Timing also deserves attention. A document may need to be signed in the presence of a notary, sent to a state office, forwarded for federal authentication, and then submitted to an embassy. If you have a visa appointment, real estate closing, overseas job start date, or family deadline, begin well before the date the document must be received.
A Practical Way to Prepare
Gather the original document, the destination country’s requirements, and any related identification before scheduling your appointment. If the document needs notarization, make sure every signer can personally appear and provide acceptable identification. Do not fill in information that the recipient expects to be completed later, and do not leave the notarial certificate blank if the document instructions specify a required format.
Then confirm the authentication route. For a Hague Convention destination, determine whether the document is eligible for an apostille and which authority must issue it. For a non-Hague destination, verify the required legalization chain directly with the embassy or consulate.

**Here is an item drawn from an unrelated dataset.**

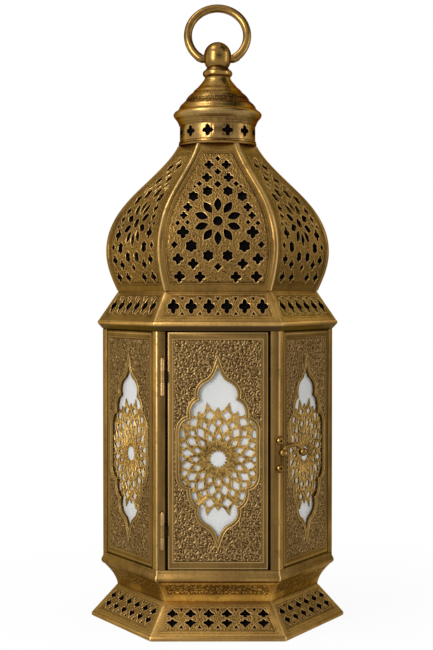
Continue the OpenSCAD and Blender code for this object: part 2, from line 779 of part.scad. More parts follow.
// Outline of the window in a panel
module window() {
    translate([0, window_z])
        polygon([for (p = window_outline) [p[0] * window_half_w, p[1] * window_half_h]]);
}

// A flat plate drawn in the front face, between two depths behind the face of the posts
module at_depth(face, back) {
    front_plane() translate([0, 0, face_y - back]) linear_extrude(back - face) children();
}

// Rectangle across the front face between two heights
module rectangle(half, low, high) {
    translate([-half, low]) square([2 * half, high - low]);
}

// Panel with returned edges, a sunk field, a bordered window and tabs for its pane
module panel(half, low, high, back) {
    skin = panel_face + sheet;
    at_depth(panel_face + field_sink, skin) difference() {
        rectangle(half, low, high);
        window();
    }
    at_depth(panel_face, panel_face + field_sink) difference() {
        rectangle(half, low, high);
        rectangle(half - frame_w, low + frame_w, high - frame_w);
    }
    at_depth(panel_face - border_proud, panel_face + field_sink) intersection() {
        difference() {
            offset(delta = border_w) window();
            window();
        }
        rectangle(half - frame_w, low + frame_w, high - frame_w);
    }
    at_depth(skin, back) difference() {
        rectangle(half, low, high);
        rectangle(half - sheet, low + sheet, high - sheet);
    }
    for (side = [0, 1]) mirror([side, 0, 0]) for (up = [-1, 1]) pane_tab(up);
}

// Bent tab that holds the edge of a pane against the grille
module pane_tab(up) {
    z = window_z + up * tab_place_share * glass_half_h;
    x = glass_half_w + panel_gap;
    at_depth(panel_face + sheet, glass_back + tab_t)
        translate([x, z - tab_h / 2]) square([tab_t, tab_h]);
    at_depth(glass_back, glass_back + tab_t)
        translate([x - tab_hold, z - tab_h / 2]) square([tab_hold, tab_h]);
}

// Star outline with its radii repeated over the rays, the first one at a half step
module star(radii) {
    n = len(radii);
    polygon([for (i = [0 : n * rays - 1]) let (a = 360 * (i / n + 1 / 2) / rays)
        rosette_r * radii[i % n] * [sin(a), cos(a)]]);
}

// One ring of kite-shaped holes
module hole_ring(shares) {
    for (i = [0 : rays - 1]) rotate([0, 0, 360 * (i + shares[4]) / rays])
        polygon(sized([[0, shares[0]], [shares[3], shares[1]], [0, shares[2]],
            [-shares[3], shares[1]]], rosette_r, rosette_r));
}

// Spired rosette with rings of holes around a star
module rosette() {
    difference() {
        star(edge_shares);
        star(star_shares);
        for (shares = ring_hole_shares) hole_ring(shares);
    }
}

// Grille with the rosette inside a thin rim that hides behind the window's border
module grille() {
    at_depth(grille_face, glass_face) {
        intersection() {
            offset(delta = grille_hold / 2) window();
            translate([0, rosette_z]) rosette();
        }
        difference() {
            offset(delta = grille_hold) window();
            offset(delta = grille_hold / 4) window();
        }
    }
}

// Pane of pale frosted glass
module pane() {
    at_depth(glass_face, glass_back)
        rectangle(glass_half_w, window_z - glass_half_h, window_z + glass_half_h);
}

module side_panel(i) {
    color(brass) on_face(i) panel(side_half, side_low, side_high, rebate);
}

module side_grille(i) {
    color(pale_brass) on_face(i) grille();
}

module side_glass(i) {
    color(frost) on_face(i) pane();
}

module door_panel() {
    color(brass) panel(door_half, door_low, door_high, rebate - door_stop_gap);
}

module door_grille() {
    color(pale_brass) grille();
}

module door_glass() {
    color(frost) pane();
}

// Height of a hinge's lower end
function hinge_low(k) = body_z + hinge_shares[k] * body_h - barrel_h / 2;

// One knuckle of a hinge between two shares of the barrel's height
module knuckle(k, from, to, trim) {
    low = hinge_low(k) + from * barrel_h + trim;
    high = hinge_low(k) + to * barrel_h - trim;
    translate([barrel_x, barrel_y, low]) cylinder(r = barrel_r, h = high - low, $fn = 48);
}

// Bore of a whole hinge barrel
module barrel_bore(k) {
    translate([barrel_x, barrel_y, hinge_low(k) - over])
        cylinder(r = hinge_pin_r + pin_fit, h = barrel_h + 2 * over, $fn = 32);
}

// Post leaves of both hinges, each with the two outer knuckles
module hinge_post_leaves() {
    color(brass) for (k = [0, 1]) difference() {
        union() {
            knuckle(k, knuckle_shares[0], knuckle_shares[1], 0);
            knuckle(k, knuckle_shares[2], knuckle_shares[3], 0);
            translate([barrel_x - leaf_w, -face_y - leaf_t, hinge_low(k)])
                cube([leaf_w - barrel_r * 0.8, leaf_t, barrel_h]);
            for (s = [[knuckle_shares[0], knuckle_shares[1]],
                    [knuckle_shares[2], knuckle_shares[3]]])
                translate([barrel_x - leaf_w, -face_y - leaf_t,
                    hinge_low(k) + s[0] * barrel_h])
                    cube([leaf_w, leaf_t, (s[1] - s[0]) * barrel_h]);
        }
        barrel_bore(k);
    }
}

// Door leaves of both hinges, each with the middle knuckle and a strip bent round the edge
module hinge_door_leaves() {
    web_face = -face_y - leaf_t - pin_fit * 2;
    color(brass) for (k = [0, 1]) {
        low = hinge_low(k) + knuckle_shares[1] * barrel_h + knuckle_gap;
        high = hinge_low(k) + knuckle_shares[2] * barrel_h - knuckle_gap;
        difference() {
            union() {
                knuckle(k, knuckle_shares[1], knuckle_shares[2], knuckle_gap);
                translate([barrel_x, web_face - leaf_t, low])
                    cube([-door_half - barrel_x, leaf_t, high - low]);
                translate([-door_half - leaf_t, web_face - leaf_t, low])
                    cube([leaf_t, leaf_t - web_face - face_y + door_leaf_depth, high - low]);
            }
            barrel_bore(k);
        }
    }
}

// Hinge pins with a small head at each end
module hinge_pins() {
    color(pale_brass) for (k = [0, 1]) translate([barrel_x, barrel_y, hinge_low(k)]) {
        cylinder(r = hinge_pin_r, h = barrel_h, $fn = 32);
        for (end = [0, 1]) translate([0, 0, end * barrel_h]) mirror([0, 0, 1 - end])
            rotate_extrude($fn = 32)
                polygon([[0, 0], [pin_head_r, 0], [0.85 * pin_head_r, 0.5 * pin_head_r],
                    [0.5 * pin_head_r, 0.85 * pin_head_r], [0, pin_head_r]]);
    }
}

// Folded plate of the latch, over the corner of the front right post
module latch_plate() {
    low = latch_z + rivet_places[1] - rivet_r - plate_t;
    high = latch_z + rivet_places[0] + rivet_r + plate_t;
    color(brass) difference() {
        hex_prism(body_r + plate_t / flat_share, low, high);
        hex_prism(body_r, low - over, high + over);
        for (side = [0, 1]) rotate([0, 0, -turn]) mirror([0, side, 0])
            translate([-2 * body_r, plate_half_w, low - over])
                cube([4 * body_r, 4 * body_r, high - low + 2 * over]);
        rotate([0, 0, -turn]) translate([-2 * body_r, -body_r, low - over])
            cube([2 * body_r, 2 * body_r, high - low + 2 * over]);
        on_corner(sides - 1) latch_holes();
    }
}

// Two tubular rivets that hold the plate of the latch
module latch_rivets() {
    seat = plate_t / flat_share;
    color(pale_brass) difference() {
        on_corner(sides - 1) for (z = rivet_places) translate([0, 0, latch_z + z])
            rotate([0, 90, 0]) difference() {
                rotate_extrude($fn = 48)
                    polygon([[0, -2 * sheet], [rivet_shank_r, -2 * sheet],
                        [rivet_shank_r, -plate_half_w / 2], [rivet_r, -plate_half_w / 2],
                        [rivet_r, seat + 0.5 * rivet_rise],
                        [0.8 * rivet_r, seat + rivet_rise], [0, seat + rivet_rise]]);
                translate([0, 0, seat]) cylinder(r = rivet_eye_r, h = rivet_rise + over, $fn = 32);
            }
        difference() {
            hex_prism(body_r + seat, body_z, moulding_z);
            on_corner(sides - 1) translate([-body_r, 0, 0]) for (z = rivet_places)
                translate([0, 0, latch_z + z]) rotate([0, 90, 0])
                    cylinder(r = rivet_shank_r, h = 2 * body_r, $fn = 48);
        }
    }
}

// Pivot of the latch lever, a headed pin through the plate and the post
module latch_pivot() {
    head = lever_out + lever_hub_r + panel_gap;
    color(pale_brass) on_corner(sides - 1) translate([0, 0, latch_z]) rotate([0, 90, 0])
        rotate_extrude($fn = 48)
            polygon([[0, -2 * sheet], [lever_pin_r, -2 * sheet], [lever_pin_r, head],
                [1.7 * lever_pin_r, head], [1.5 * lever_pin_r, head + 0.7 * lever_pin_r],
                [0, head + lever_pin_r]]);
}

// Arched latch lever with a knob, swung clear of the door
module latch_lever() {
    color(brass) on_corner(sides - 1) translate([lever_out, 0, latch_z]) difference() {
        union() {
            sphere(r = lever_hub_r, $fn = 48);
            translate([0, lever_reach, 0]) sphere(r = knob_r, $fn = 48);
            translate([0, lever_reach / 2, lever_rise - lever_arc_r])
                rotate([90, 0, 90]) rotate([0, 0, 90 - lever_arc_half])
                    rotate_extrude(angle = 2 * lever_arc_half, $fn = 64)
                        translate([lever_arc_r, 0]) circle(r = lever_r, $fn = 24);
        }
        translate([-lever_hub_r - over, 0, 0]) rotate([0, 90, 0])
            cylinder(r = lever_pin_r + pin_fit, h = 2 * (lever_hub_r + over), $fn = 48);
    }
}

foot_rim();
base_panels();
cove_band();
bottom_rail();
floor_tray();
candle_cup();
post(0);  // post_right
post(1);  // post_back_right
post(2);  // post_back_left
post(3);  // post_left
post(4);  // post_front_left
post(5);  // post_front_right
top_rail();
cornice_moulding();
cornice_panels();
dome_panel(0);  // dome_panel_front
dome_panel(1);  // dome_panel_right_front
dome_panel(2);  // dome_panel_right_back
dome_panel(3);  // dome_panel_back
dome_panel(4);  // dome_panel_left_back
dome_panel(5);  // dome_panel_left_front
dome_ribs();
dome_collar();
vent_gallery();
crown_cap();
finial();
finial_nut();
bail_ring();
side_panel(1);  // side_panel_right_front
side_panel(2);  // side_panel_right_back
side_panel(3);  // side_panel_back
side_panel(4);  // side_panel_left_back
side_panel(5);  // side_panel_left_front
side_grille(1);  // side_grille_right_front
side_grille(2);  // side_grille_right_back
side_grille(3);  // side_grille_back
side_grille(4);  // side_grille_left_back
side_grille(5);  // side_grille_left_front
side_glass(1);  // side_glass_right_front
side_glass(2);  // side_glass_right_back
side_glass(3);  // side_glass_back
side_glass(4);  // side_glass_left_back
side_glass(5);  // side_glass_left_front
door_panel();
door_grille();
door_glass();
hinge_post_leaves();
hinge_door_leaves();
hinge_pins();
latch_plate();
latch_rivets();
latch_pivot();
latch_lever();
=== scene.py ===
"""Looks of a six-sided pierced brass lantern around its packed metal and glass parts."""

import logging
import math
from dataclasses import dataclass, replace
from enum import Enum
from functools import cache
from typing import Callable, ClassVar, Sequence

import bmesh
import bpy
import numpy as np
from mathutils import Matrix, Vector


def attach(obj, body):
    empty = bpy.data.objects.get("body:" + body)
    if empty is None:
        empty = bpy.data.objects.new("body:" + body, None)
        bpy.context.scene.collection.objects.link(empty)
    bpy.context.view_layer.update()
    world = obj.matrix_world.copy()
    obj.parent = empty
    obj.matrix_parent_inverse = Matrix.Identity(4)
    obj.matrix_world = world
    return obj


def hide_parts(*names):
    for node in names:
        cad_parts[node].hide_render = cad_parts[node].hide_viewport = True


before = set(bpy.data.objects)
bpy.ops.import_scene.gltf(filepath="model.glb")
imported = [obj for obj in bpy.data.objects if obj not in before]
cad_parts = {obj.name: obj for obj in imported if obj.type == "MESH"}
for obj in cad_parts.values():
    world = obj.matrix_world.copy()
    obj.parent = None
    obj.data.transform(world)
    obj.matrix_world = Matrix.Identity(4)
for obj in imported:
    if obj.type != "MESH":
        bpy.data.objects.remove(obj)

LOG = logging.getLogger("lantern")
MM = 0.001
SIDES = 6
SIXTH = math.radians(60)
FLAT = math.cos(SIXTH / 2)
SLOPE = math.tan(SIXTH / 2)

Pair = tuple[float, float]
Point = tuple[float, float, float]
Colour = tuple[float, float, float]
Grain = tuple[float, float, float, float, float]
Object = bpy.types.Object


@dataclass(frozen=True)
class Sizes:
    """Shared sizes of the lantern in millimetres, as its solids have them.

    A line or seam is a rectangle on each face: half width, foot and head.
    """

    body_r: float = 82.7
    cornice_z: float = 213.8
    dome_z: float = 234.5
    dome_h: float = 103.5
    dome_r: float = 79.4
    collar_z: float = 338.0
    gallery_z: float = 341.5
    gallery_r: float = 27.1
    cap_z: float = 352.3
    cap_r: float = 31.7
    cap_h: float = 34.2
    finial_z: float = 386.5
    window_z: float = 125.292
    window_half: Pair = (25.705, 57.968)
    rosette_z: float = 121.272
    rosette_r: float = 38.815
    skirt_foot: Pair = (90.18, 3.6)
    skirt_head: Pair = (72.2, 23.4)
    cornice_low_r: float = 85.4
    hinge_x: float = -37.24
    hinge_y: float = -73.32
    door_line: Point = (33.1, 47.7, 206.1)
    side_line: Point = (33.2, 48.7, 205.1)
    side_seam: Point = (34.5, 47.3, 206.5)
    field_line: Point = (30.45, 51.85, 201.95)
    field_half_w: float = 30.1
    field_low: float = 52.2
    field_high: float = 201.6

    @property
    def face_y(self) -> float:
        """Distance of the body's faces from the axis."""
        return self.body_r * FLAT


SIZES = Sizes()
# Control points of the dome's corner line, as shares of its radius and height.
OGEE = (
    (0.897, 0.0), (0.947, 0.08), (1.0, 0.174), (1.0, 0.272), (1.0, 0.461), (0.844, 0.597),
    (0.694, 0.706), (0.517, 0.835), (0.404, 0.917), (0.349, 1.0),
)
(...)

For Bay Area clients who need careful, appointment-based support with notarization and document readiness, Insightful Notary Signing Services can help ensure the notarial portion is handled professionally, confidentially, and with attention to the details that matter before documents move into the authentication process.
International paperwork is rarely difficult because of one stamp. It becomes difficult when several agencies each require the document to be prepared in the right order. Confirm the destination country’s instructions first, complete the notarization accurately, and give yourself enough time for the process that applies to your document.